Originally from Maryland, McManus went to Vanderbilt University for undergraduate school.

“I decided on law school when I was a junior in college,” he says. “I took the LSAT just to see how I did. I did well on it, and that set me in the direction of law. I thought, ‘This is something I should pursue.’”

Miami Law offered him a scholarship and, well, Miami.


Guillermo Levy, J.D. ’00

Unexpected might describe how Guillermo Levy, J.D. ’00, got into the law. But it was an important work/life decision that led him to where he is today.

Born in Colombia, Levy’s family fled the country’s violence for Orlando when he was 14. He went to University of Florida thinking he wanted to become an architect, “but the classes that interested me more were things with a social studies flavor.”

He left UF after two years. His parents had gone back to Colombia. Levy headed to South Florida, and Florida International University, where his brother was studying. When he finished, he considered graduate school, but didn’t know if wanted to end up teaching. His future wife had a much clearer focus. She wanted to be a lawyer. Levy followed her lead, even though he wasn’t sure he wanted to be an attorney.

“I wish I could tell you for me that it was clear from the outset, but it wasn’t,” he says. “My thinking going in was that the worst possible outcome was I would graduate with a law degree that I could use and leverage probably better than any degree I would’ve gotten in political science, math, or something along those lines.”

Miami Law hooked him.

“What happened was, I liked it,” he says. “I liked the pressure of always being on, that you were going to be called upon and not want to look like an idiot. … For me that whole experience was wonderful.”

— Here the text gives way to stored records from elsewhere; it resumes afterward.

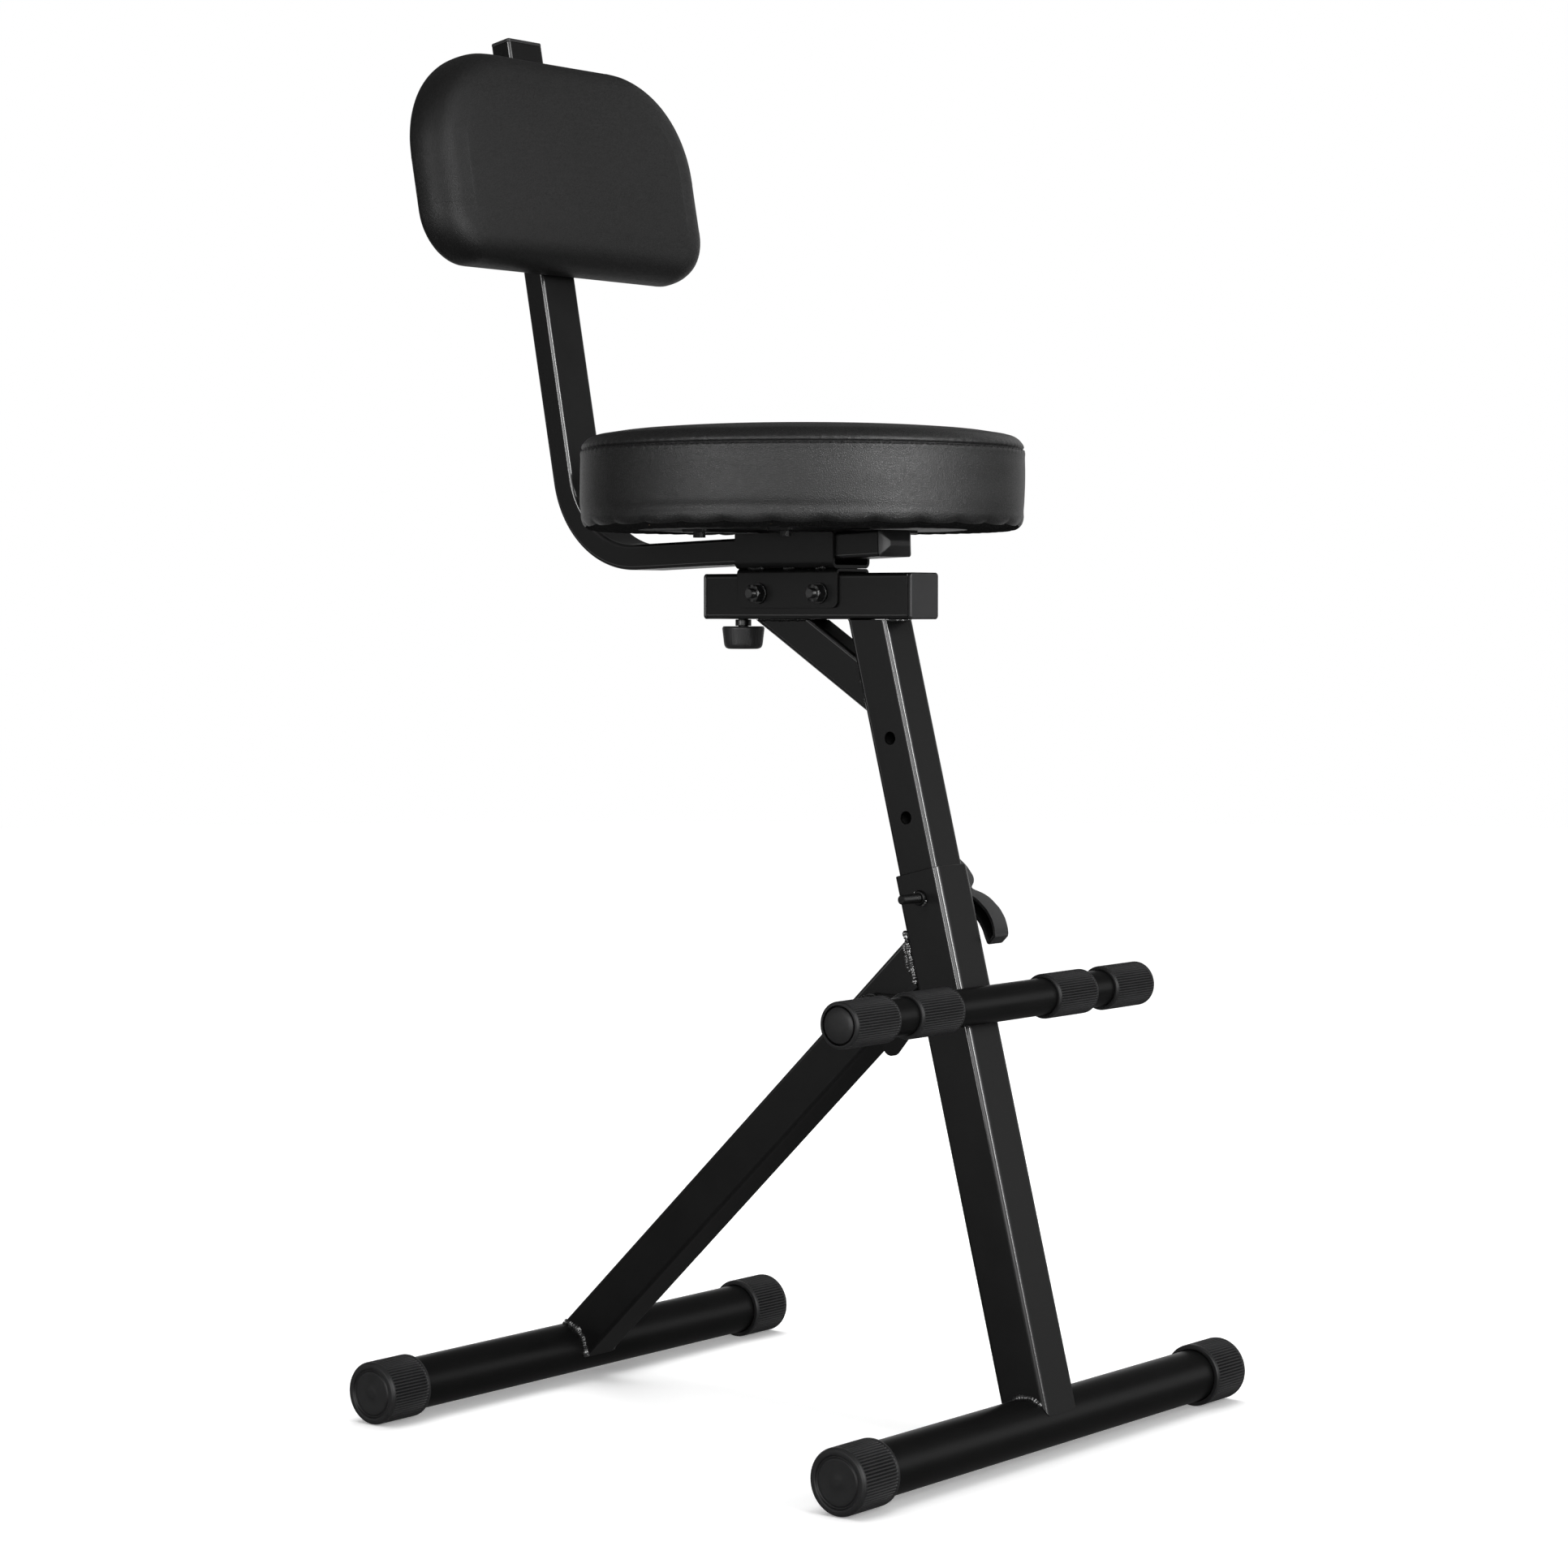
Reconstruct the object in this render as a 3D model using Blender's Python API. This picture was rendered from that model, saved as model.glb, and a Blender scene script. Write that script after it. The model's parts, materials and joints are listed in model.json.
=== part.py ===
"""Guitar stool with a sliding seat post, a sliding backrest and a fixed footrest.

Metres, +Z up, +X the sitter's left, +Y towards the backrest, the floor at Z = 0.
Inside the script Y is counted from the front foot tube's axis. The empty named stool then moves
the whole object so that Y = 0 is halfway between its front and its rear.
Pieces that touch keep weld_gap between them.
"""

import math

import bmesh
import bpy
from mathutils import Matrix, Vector

# Gaps
weld_gap = 0.0003
slide_gap = 0.0005
thread_gap = 0.0003
overrun = 0.004
merge_distance = 0.000001

# Foot tubes and their rubber caps
foot_spacing = 0.454
front_foot_span = 0.496
rear_foot_span = 0.482
foot_tube_diameter = 0.040
foot_tube_wall = 0.002
foot_cap_diameter = 0.048
foot_cap_length = 0.042
foot_cap_end = 0.0045
foot_cap_edge = 0.0018
foot_cap_rim = 0.004
foot_cap_recess = 0.0012
foot_sides = 32

# Front leg and rear leg
front_leg_width = 0.040
front_leg_wall = 0.002
front_leg_corner = 0.0035
front_leg_length = 0.415
front_leg_tilt = math.radians(14.3)
rear_leg_width = 0.035
rear_leg_wall = 0.002
rear_leg_corner = 0.003
joint_below_top = 0.054
cope_steps = 8

# Footrest
footrest_below_top = 0.1078
footrest_span = 0.381
footrest_diameter = 0.028
footrest_wall = 0.002
grip_diameter = 0.034
grip_length = 0.0525
grip_spacing = 0.0774
grip_edge = 0.0012
bar_plug_length = 0.014
bar_plug_flange = 0.0024
bar_plug_dome = 0.0012
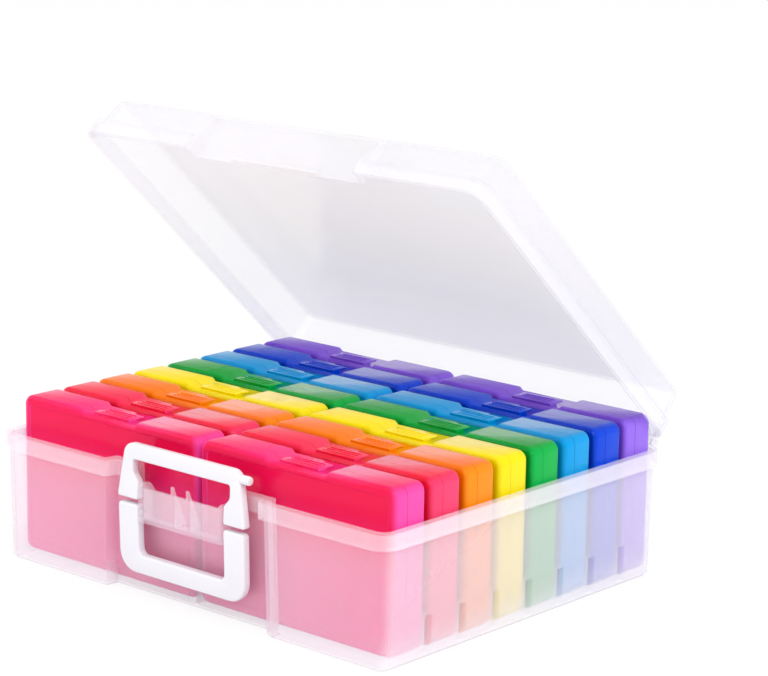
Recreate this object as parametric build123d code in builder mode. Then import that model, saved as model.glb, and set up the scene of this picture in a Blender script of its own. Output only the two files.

He got a summer internship at Steel Hector & Davis that turned into a full-time position as an associate when he graduated in 2000. A few years in, he says, “I started thinking about, ‘What kind of life do I want to have? Do I want to become a senior partner, which usually entails working nights and weekends and not seeing your family generally for a big chunk of your life?’”

The answer was no. He wanted “an in-house job with a more international practice.”